その後、フランスの政権交代により特赦を利用して彼は帰国しました。1863年『連邦主義的原理と革命党再建の必要について』を執筆。彼の遺著となった『労働者階級の政治的能力』を彼は口述して完成させました。彼は、パリ・コミューンに影響を与え、
(「プロレタリア独裁」による自治政府を宣言したパリ市の自治市会(革命自治体)=パリ・コミューン1871年3月26日は約2か月でヴェルサイユ政府軍によって鎮圧されたが、後の社会主義、共産主義の運動に大きな影響を及ぼし、短期間のうちに実行に移された数々の社会民主主義政策は、今日の世界に影響を与えた。)

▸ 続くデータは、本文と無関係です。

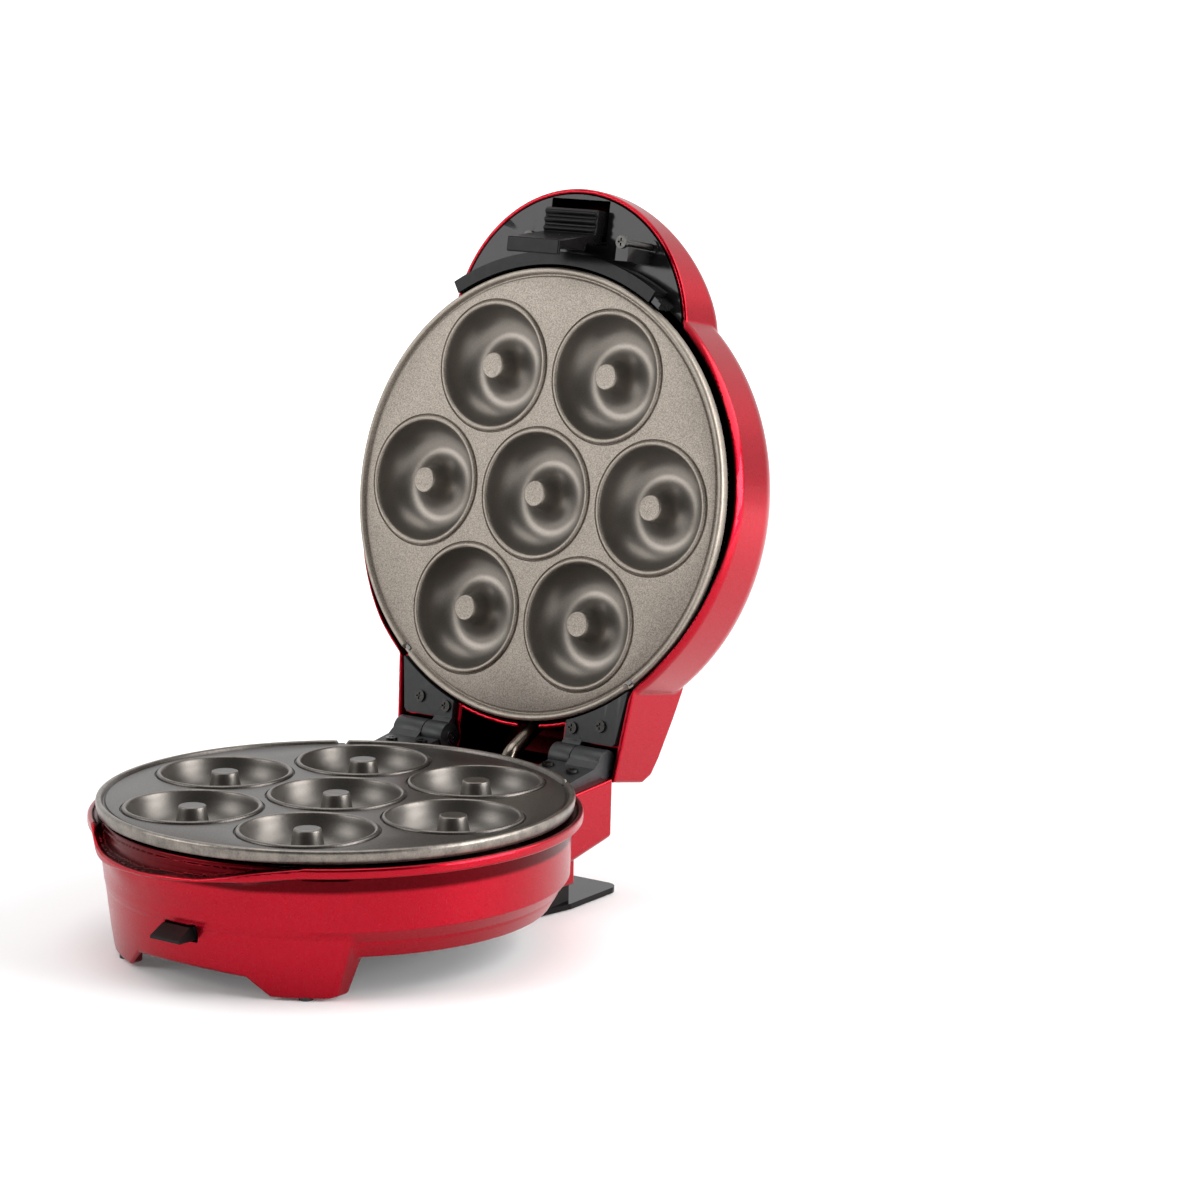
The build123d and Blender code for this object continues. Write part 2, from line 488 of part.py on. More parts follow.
def lid_shell():
    d0, b0, t0 = lid_solid(0)
    d1, b1, t1 = lid_solid(WALL_T)
    outer = d0 + b0
    # rim height: ramp from the front level up to the hinge side
    cutter = prism_yz([(-65, -3.0), (0, -10.0), (150, -10.0), (150, 10), (-150, 10), (-150, -3.0)], -120, 120)
    inner_round = cyl(101.2, -3.0, 3.0)
    outer = outer - cutter
    outer = outer + t0
    shell = outer - d1 - b1 - t1
    # raised inner lip round the plate
    lip_cut = prism_yz([(-65, -1.0), (0, -6.5), (150, -6.5), (150, 10), (-150, 10), (-150, -1.0)], -120, 120)
    lip = (cyl(102.6, -11.0, -1.0) - cyl(101.2, -12, 0)) - lip_cut
    lip = lip - prism_xy([(-70, 60), (70, 60), (70, 150), (-70, 150)], -20, 10) - prism_xy([(-70, -78), (70, -78), (70, -150), (-70, -150)], -20, 10)
    shell = shell + lip
    # hole for the plate in the tail's front, decks under the hinge leaves
    shell = shell - cyl(101.2, -20, 10)
    deck = prism_xy([(29.0, -80), (29.0, -104.8), (60.0, -104.8), (64.0, -79)], -5.4, -3.0) - cyl(101.2, -20, 10)
    wall = box(29.0, 31.4, -119.0, -86.0, -34.0, -3.0) - xcyl(KNUCKLE_R + 0.5, 20, 60, -HINGE_Y, GAP) - cyl(101.2, -20, 10)
    wall = wall - cyl(95.9, -40, 10)
    wall = wall & (t0)
    # strip of rim under the plate, between the hinges
    strip = (cyl(103.2, -5.4, -2.9) - cyl(101.2, -8, 2)) & box(-30, 30, -120, -60, -10, 5)
    shell = shell + (strip - box(CONDUIT_X - 5.5, CONDUIT_X + 5.5, -110, -90, -10, 5))
    for s in (1, -1):
        dk, wl = (deck, wall) if s == 1 else (mirror_x(deck), mirror_x(wall))
        shell = shell + dk + wl
        for (x, y) in ((35.5, -99.0), (50.5, -96.4)):
            shell = shell - cyl(1.45, -20, 5, s * x, y)
        shell = shell - Pos(s * 43.6, -HINGE_Y, GAP) * Rot(Y=90) * Cylinder(KNUCKLE_R + 0.5, 29.6)
    # pillars that carry the lid's reflector
    for a in REFL_A:
        bx, by = REFL_R * cos(radians(a)), REFL_R * sin(radians(a))
        pil = cyl(3.2, -39.5, -10.9, bx, by) + Rot(0, 0, a) * box(REFL_R + 2.0, 102.4, -1.2, 1.2, -36.0, -12.0)
        shell = shell + (pil & (d0)) - cyl(1.3, -20, -8, bx, by)
    # pillars that carry the handle liner
    for x, v in LINER_FIX:
        shell = shell + (cyl(3.4, -33.0, -12.2, x, v) & (b0 + d0))
        shell = shell - cyl(1.6, -24, -8, x, v)
    # lamp holes in the top face
    for x in (-9, 9):
        shell = shell - cyl(4.1, -60, -30, x, 56)
    return one(shell)


nodes["lid_shell"] = lid(lid_shell())

lrefl = reflector() - box(-11, 11, -100, -78, -26, -16) - box(-7, 7, 83, 100, -30, -5)
nodes["lid_heat_reflector"] = lid(one(Pos(0, 0, -1.0) * lrefl))
rs = []
for a in REFL_A:
    bx, by = REFL_R * cos(radians(a)), REFL_R * sin(radians(a))
    rs.append(cyl(2.4, -9.9, -8.4, bx, by) + cyl(1.25, -17.5, -9.9, bx, by))
nodes["lid_reflector_screws"] = group([lid(s) for s in rs])
nodes["lid_heating_element"] = lid(one(Rot(0, 0, 180) * Pos(0, 0, 0) * heater(-21.6)))
nodes["lid_element_clips"] = group([lid(Rot(0, 0, a) * box(41.0, 49.0, -3, 3, -27.9, -25.0)) for a in (30, 150, 270 + 180)])
nodes["lid_thermal_fuse"] = lid(one(Pos(0, 20, -31.4) * Rot(Y=90) * Cylinder(2.0, 26)))
nodes["lid_thermostat"] = lid(one(cyl(8.0, -36.4, -29.0, 0, -12)))

# lamps and lenses on the lid's top face
for nm, x in (("power", -9), ("ready", 9)):
    nodes["indicator_lens_" + nm] = lid(one(cyl(3.9, -44.6, -38.0, x, 56) + cyl(5.2, -38.4, -37.0, x, 56)))
nodes["indicator_lamps"] = group([lid(cyl(2.4, -36.9, -31.0, x, 56)) for x in (-9, 9)])

# ---------------------------------------------------- handle liner, guard, latch
bul = cyl(HANDLE_R - WALL_T - 0.15, LINER_W - 2.0, LINER_W, 0, HANDLE_V) - cyl(101.4, -20, 10)
liner = bul - prism_xy([(-120, 40), (120, 40), (120, 79), (-120, 79)], -20, 0)
liner = liner - box(-16.0, 16.0, 111.8, 131.2, -20, 0)
# post and the raised seat of the long screw
liner = liner + box(34.4, 40.9, 104.6, 110.6, LINER_W - 1.0, 7.0)
liner = liner + cyl(3.4, LINER_W - 1.0, LINER_W + 1.0, 41.0, 112.4) + cyl(3.4, LINER_W - 1.0, LINER_W, -26.0, 113.0)
for x, v in LINER_FIX:
    liner = liner - cyl(1.6, -20, 20, x, v)
for s in (-1, 1):
    liner = liner - cyl(1.5, -20, 20, s * 30, 99.6)
# pocket walls behind the opening
pocket = box(-18.0, 18.0, 110.2, 132.0, LINER_W - 8.0, LINER_W - 1.0) - box(-16.0, 16.0, 111.8, 131.2, -40, 0)
pocket = pocket & cyl(HANDLE_R - WALL_T - 0.6, -60, 0, 0, HANDLE_V)
liner = liner + pocket
nodes["handle_liner"] = lid(one(liner))

guard = cyl(GUARD_OUT, LINER_W, 0.0) - cyl(GUARD_IN, -20, 10)
guard = guard & prism_xy([(0, 0), (-200 * sin(radians(33)), 200 * cos(radians(33))), (0, 260), (200 * sin(radians(29.4)), 200 * cos(radians(29.4)))], -20, 10)
guard = guard - cyl(1.3, -30, -2, -30, 99.6) - cyl(1.3, -30, -2, 30, 99.6)
nodes["plate_guard"] = lid(one(guard))

latch = box(-14.4, 14.4, 115.6, 126.6, -16.0, -3.6)
for i in range(4):
    y = 117.0 + 2.75 * i
    latch = latch + box(-14.4, 14.4, y, y + 1.35, -4.0, -2.6)
hook = prism_yz([(111.2, -9.4), (115.9, -9.4), (115.9, -3.6), (111.2, 19.0), (110.8, 21.5), (104.2, 21.5), (104.2, 20.0), (107.6, 19.4), (107.9, 1.6), (111.2, 1.0)], -14.2, 14.2)
latch = latch + hook
latch = latch + box(-19.5, 19.5, 114.0, 126.0, -20.4, -18.3) + box(-12.5, 12.5, 116.0, 125.6, -18.4, -15.0)
nodes["lid_latch"] = lid(one(latch))
nodes["latch_detent_spring"] = lid(one(box(-10, 10, 113.0, 127.0, -21.4, -20.8)))

nodes["liner_screw"] = lid(one(cyl(2.8, 11.4, 13.2, 41.0, 112.4) + cyl(1.5, -20.0, 11.4, 41.0, 112.4) -
                              Pos(41.0, 112.4, 13.2) * (Box(3.4, 0.8, 1.6) + Box(0.8, 3.4, 1.6))))
nodes["liner_fixing_screw"] = lid(one(cyl(2.8, -10.0, -8.4, -26.0, 113.0) + cyl(1.5, -20.0, -10.0, -26.0, 113.0) -
                              Pos(-26.0, 113.0, -8.4) * (Box(3.4, 0.8, 1.6) + Box(0.8, 3.4, 1.6))))
nodes["guard_screws"] = group([lid(cyl(1.3, -12.0, -4.0, s * 30, 99.6) + cyl(2.6, -14.0, -12.0, s * 30, 99.6)) for s in (-1, 1)])

# upper plate catch at the guard's right end
catch = Rot(0, 0, 57.0) * (box(101.7, 104.6, 0.2, 5.6, -9.7, -0.6) + box(102.2, 104.6, 0.2, 2.4, -9.7, 0.6))
nodes["lid_plate_catch"] = lid(one(catch))

# rear locating posts of the lid plate
posts = []
for s in (-1, 1):
    q = Rot(0, 0, 180 - s * 39.2) * box(-1.3, 1.3, 97.0, 98.7, -7.0, -1.2)
    posts.append(q + Rot(0, 0, 180 - s * 39.2) * box(-4.0, 4.0, 96.6, 100.8, -8.4, -6.7))
nodes["lid_plate_locators"] = group([lid(p) for p in posts])

# ------------------------------------------------------------- wiring conduit
with BuildPart() as cp:
    with BuildLine(Plane(origin=(CONDUIT_X, 0, 0), x_dir=(0, 1, 0), z_dir=(1, 0, 0))) as cl:
        FilletPolyline((103.6, -18.0), (103.6, -2.0), (117.5, 4.6), (134.8, 13.2), radius=(9.5, 30))
    w = cl.wires()[0]
    with BuildSketch(Plane(origin=w @ 0, z_dir=w % 0)):
        Circle(CONDUIT_R)
    sweep(path=w)
nodes["wiring_conduit"] = one(cp.part)
print("conduit length", w.length, "volume", nodes["wiring_conduit"].volume, "ideal", pi * CONDUIT_R ** 2 * w.length)
# sleeve that lines the conduit's hole in the deck
nodes["conduit_grommet"] = one(cyl(4.08, -9.6, -5.9, CONDUIT_X, 103.6) - cyl(CONDUIT_R + 0.08, -30, 10, CONDUIT_X, 103.6))

# ------------------------------------------------------------------ placing
everything = Compound([s for n in nodes.values() for s in n.solids()])
bb = everything.bounding_box()
SHIFT = (-(bb.min.X + bb.max.X) / 2, -(bb.min.Y + bb.max.Y) / 2, -bb.min.Z)
print("box before", bb.min, bb.max, "shift", SHIFT)
print("hinge", (SHIFT[0], HINGE_Y + SHIFT[1], SHIFT[2]), "lid centre", (0, LC_Y + SHIFT[1], LC_Z + SHIFT[2]))

os.makedirs("parts", exist_ok=True)
for name, shape in nodes.items():
    export_step(Pos(*SHIFT) * shape, "parts/" + name + ".step")
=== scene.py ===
import bpy
import json
import math
import numpy as np
from mathutils import Vector, Matrix
from mathutils.geometry import delaunay_2d_cdt


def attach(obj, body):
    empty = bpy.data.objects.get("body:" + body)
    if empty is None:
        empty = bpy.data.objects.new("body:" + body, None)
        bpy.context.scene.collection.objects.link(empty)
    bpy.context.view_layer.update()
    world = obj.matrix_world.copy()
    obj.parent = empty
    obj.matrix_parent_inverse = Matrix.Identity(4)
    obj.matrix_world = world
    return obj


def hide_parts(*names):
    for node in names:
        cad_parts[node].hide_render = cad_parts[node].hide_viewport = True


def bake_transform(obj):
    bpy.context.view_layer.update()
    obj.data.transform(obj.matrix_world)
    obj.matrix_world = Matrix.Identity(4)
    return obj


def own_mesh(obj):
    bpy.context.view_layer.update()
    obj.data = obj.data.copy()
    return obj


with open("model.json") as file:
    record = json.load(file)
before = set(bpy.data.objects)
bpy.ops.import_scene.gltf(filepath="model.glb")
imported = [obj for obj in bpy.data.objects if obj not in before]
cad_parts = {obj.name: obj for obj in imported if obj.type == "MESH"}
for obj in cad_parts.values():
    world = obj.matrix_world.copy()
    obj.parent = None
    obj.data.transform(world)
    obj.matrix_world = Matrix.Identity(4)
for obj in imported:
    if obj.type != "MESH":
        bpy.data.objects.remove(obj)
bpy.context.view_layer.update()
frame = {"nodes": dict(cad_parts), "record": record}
N = frame["nodes"]

# ------------------------------------------------------------------ frames
# Shapes are written in millimetres in two working frames, as the CAD is:
#   base frame  z = 0 at the lower plate's rim, x = y = 0 on its axis, hinge at +Y
#   lid frame   x across, v towards the handle, w out of the cooking face
HINGE_Y = 112.1
TH = math.radians(10.227)
SHIFT = np.array([0.0, -42.7748, 63.2])
ST, CT = math.sin(TH), math.cos(TH)
LC = np.array([0.0, HINGE_Y + HINGE_Y * ST + 2.0 * CT, HINGE_Y * CT - 2.0 * ST])
BASE_M = np.eye(3)
LID_M = np.array([[1, 0, 0], [0, ST, -CT], [0, CT, ST]], float)   # columns: u, v, w


def place(co, where):
    """working frame, mm -> row frame, m"""
    if where == "lid":
        co = co @ LID_M.T + LC
    return (co + SHIFT) * 0.001


def turn(nv, where):
    return nv @ LID_M.T if where == "lid" else nv


# ------------------------------------------------------------------ mesh helpers
def new_object(name, verts, faces, body, normals=None, material=None, replaces=(), smooth=None, marks=None):
    me = bpy.data.meshes.new(name)
    me.from_pydata([tuple(map(float, v)) for v in verts], [], [tuple(int(i) for i in f) for f in faces])
    me.validate()
    me.update()
    me.shade_smooth()
    if normals is not None:
        me.normals_split_custom_set_from_vertices([tuple(map(float, n)) for n in normals])
    for key, val in (marks or {}).items():
        me.attributes.new(key, "FLOAT", "POINT").data.foreach_set("value", np.asarray(val, np.float32))
    ob = bpy.data.objects.new(name, me)
    bpy.context.scene.collection.objects.link(ob)
    if smooth is not None:
        sharpen(me, smooth)
    if material:
        me.materials.append(material)
    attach(ob, body)
    if replaces:
        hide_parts(*replaces)
    return ob


def sharpen(me, degrees_):
    me.set_sharp_from_angle(angle=math.radians(degrees_))


# ------------------------------------------------------------------ distance fields
def hyp(a, b):
    return np.sqrt(a * a + b * b)


def rmax(a, b, r):
    """intersection with a rounded edge"""
    return np.minimum(np.maximum(a, b), -r) + hyp(np.maximum(a + r, 0), np.maximum(b + r, 0))


def rmin(a, b, r):
    """union with a filleted corner"""
    return np.maximum(np.minimum(a, b), r) - hyp(np.maximum(r - a, 0), np.maximum(r - b, 0))


def poly(px, py, pts):
    """signed distance to a closed polygon"""
    d = np.full(px.shape, 1e9, px.dtype)
    inside = np.zeros(px.shape, bool)
    n = len(pts)
    for i in range(n):
        ax, ay = pts[i]
        bx, by = pts[(i + 1) % n]
        ex, ey = bx - ax, by - ay
        wx, wy = px - ax, py - ay
        t = np.clip((wx * ex + wy * ey) / (ex * ex + ey * ey), 0, 1)
        d = np.minimum(d, (wx - t * ex) ** 2 + (wy - t * ey) ** 2)
        c = (ay > py) != (by > py)
        if by != ay:
            inside ^= c & (px < (bx - ax) * (py - ay) / (by - ay) + ax)
    d = np.sqrt(d)
    return np.where(inside, -d, d)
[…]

1865年1月19日のパリ・コミューン発足の5年前にパッシー(現在パリ16区)で心臓病により亡くなりました。
プルードンは独学、およそマルクスのように体系的な思想家ではない。『哲学の貧困』で行われたマルクスの論難をはじめとして、プルードンの思想はさまざまな方向から批判された。
プルードンは民衆とブルジョアジーの両者を兼ね、不偏不党の立場で社会的矛盾をとらえている。
財産一般を攻撃しているのに、小財産を擁護している
家庭生活と女性の意義について、反動的な考えを持つ
(女性は家事に専念すべきとして婦人参政権を否定した)
フランス人としてのナショナリズムを克服できていない労働者のストライキ権を認めず犯罪と見做している
これらの難点は、1840年代にヘーゲル哲学を受け容れた後も持ちこたえられ、ジョルジュ・ソレルなどのフランスの社会主義者・無政府主義者たちに引き継がれた。
農民の生まれである彼は工業を嫌悪しプロレタリアートを蔑視していたが、1864年に発表された『六十名の宣言書』に関する社会主義者たちとの議論では、労働者を救うのは労働者自身であることを認めた。
プルードンは有能なジャーナリスト・パンフレット作者であり、その雄弁な社会批判と文体の簡潔さは書簡にもあらわれる。晩年の「連合主義」はあらゆる中央集権的な組織への警戒として今日でも顧みられる。